1. Appellants contend that 'the assessment of the lands in question for the year 1930 was invalid for the following reason: After the assessment roll had been certified to the State Tax Commission, that body entered an order directing the board of supervisors to decrease the assessment of uncultivatable lands (in which class the lands in question fell) by 25%. Pursuant to the provisions of Section 3178, Code of 1930, which is the same as Section 9802, Code of 1942, the president of the board called a meeting of the supervisors by written notice. The notice was dated September 25, 1930, and the meeting was to be held on September 30, 1930. This notice was published in the county weekly newspaper in the issue which bore the date-line of Friday, September 26, 1930, which would be one day short of the five days publication required by said Section 9802. When the Board met on September 30 an order was entered on its minutes adjudicating the fact to be that the notice was published on September 25, 1930. The owner and publisher of the newspaper in which the notice was published was offered as a witness by appellant and testified at the trial that the paper was always dated on Friday but that as a matter of fact the paper was always actually published not later than the preceding Thursday. The minutes of *858the board contain every adjudication of fact necessary to confer jurisdiction upon it to consider the assessment roll on September 30. Those minutes import absolute verity and cannot be impeached by parol evidence. Scott County v. Dubois, 158 Miss. 245, 130 So. 106. See also Pettibone v. Wells, 181 Miss. 425, 179 So. 336, and Entrekin v. Tide Water Associated Oil Co., 203 Miss. 767, 35 So. 2d 305. It is a matter of common knowledge that in almost every city of the land daily morning newspapers are published and in circulation and may be purchased on the streets the evening before their date, and that nearly all the national magazines may be bought on the news stands several days prior to the date which they bear. It is our conclusion that the necessary five days notice by publication was given and that consequently there is no merit in the contention that the assessment is void for failure to give the notice.

2. On April 6, 1931, the sheriff and tax collector conducted a sale of lands delinquent for taxes for the year 1930, that date being the first Monday in April and being the date fixed by law for such sale by Section 3249, Code of 1930, which was the statute governing such sales at that time. His certificate of this sale shows several sales to individuals and also several sales to the State. The certificate is dated April 6,1931, which indicates that he concluded the sale on that date. On April 7, 1931, the board of supervisors entered an order, pursuant to Section 3252, Code of 1930, adjudicating the fact to be that the sheriff and tax collector had not sold all the real estate on which the taxes were delinquent and directing him to make a sale of such lands on the first Monday in July, 1931. Pursuant to that order a second sale was conducted on the first Monday of July, 1931, as to the lands which had not been sold on April 6, 1931, and the lands here in question were then struck off and sold to the State. It is contended that the sale is void because under said Section 3249 the sheriff and tax collector was *859required to continue Ms sale from day to day until he had sold all lands which were delinquent for taxes and that the sale was still in progress on April 7, 1931, for which reason the board of supervisors was without authority to continue the sale to the first Monday in July. The fallacy in that argument is that the tax collector’s certificate of sale shows that he concluded his sale on April 6, for the certificate is so dated. Presumably all prospective bidders who may have been present on April 6 were not advised that the sale would be continued on the following clay. At any rate, after the tax collector had concluded his sale on April 6, and the board of supervisors learned on the following day that he had failed to sell all lands on which the taxes were delinquent, the board was fully authorized by Section 3252, Code of 1930, to then order another tax sale to be held on some subsequent date to be fixed by the board. That is exactly what was done in the present case.

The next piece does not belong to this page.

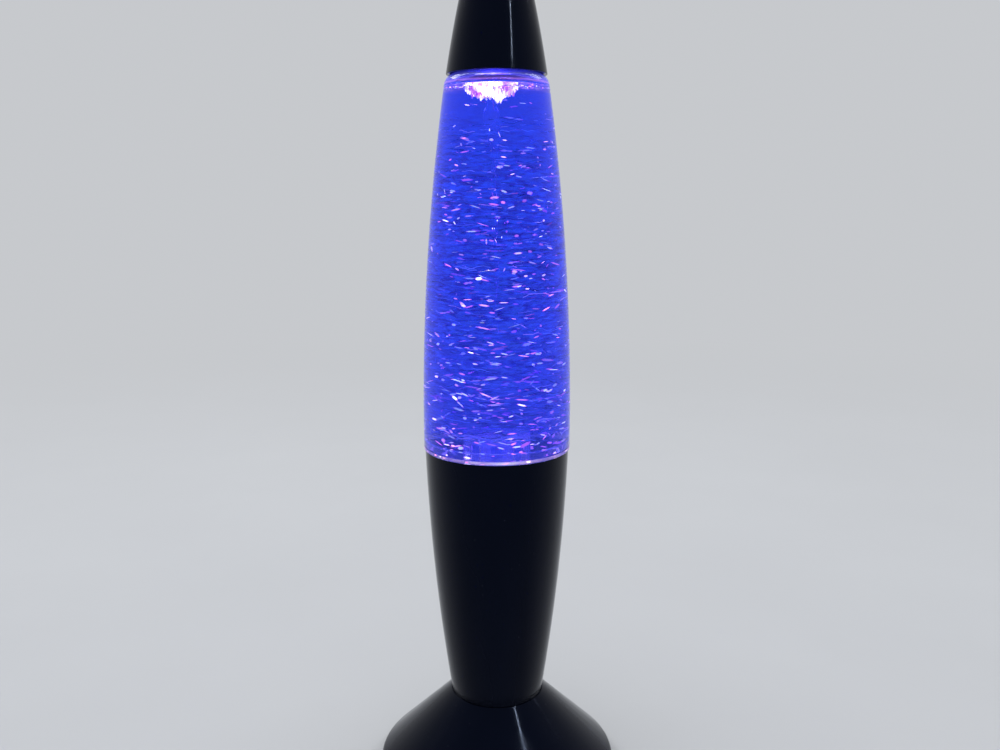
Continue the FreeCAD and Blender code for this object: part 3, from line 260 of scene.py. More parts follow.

By Chapter 25, Laws of 1931, the legislature fixed as the regular days for sales for delinquent taxes the first Monday in April and the third Monday in September of each year. That Act became effective October 31, 1931, and it was later amended by Section 28, Chapter 188, Laws of 1934. Appellant relies on a number of cases which have been decided by this Court under the 1934 law to the effect that the board of supervisors has no authority to order a sale of lands for delinquent taxes until after the second date fixed for such sale has passed, i. e., the third Monday in September. Those cases follow an early decision to the effect that the board cannot order a sale on some date other than that fixed by law until after the date fixed by law has passed. The trouble with appellant’s argument is that in the case at bar the board did not enter an order for the tax sale until after the date fixed by law had passed. We conclude that the tax sale is valid and this makes it unnecessary for us to consider the question whether the evidence as to adverse possession under Section 717, Code of 1942, is sufficient *860to support the decree for the reason that appellee obtained a good title to the land without the necessity of adverse possession.

Affirmed.

McGehee, G. J., and Holmes, Arrington and Ethridge, J.J., concur.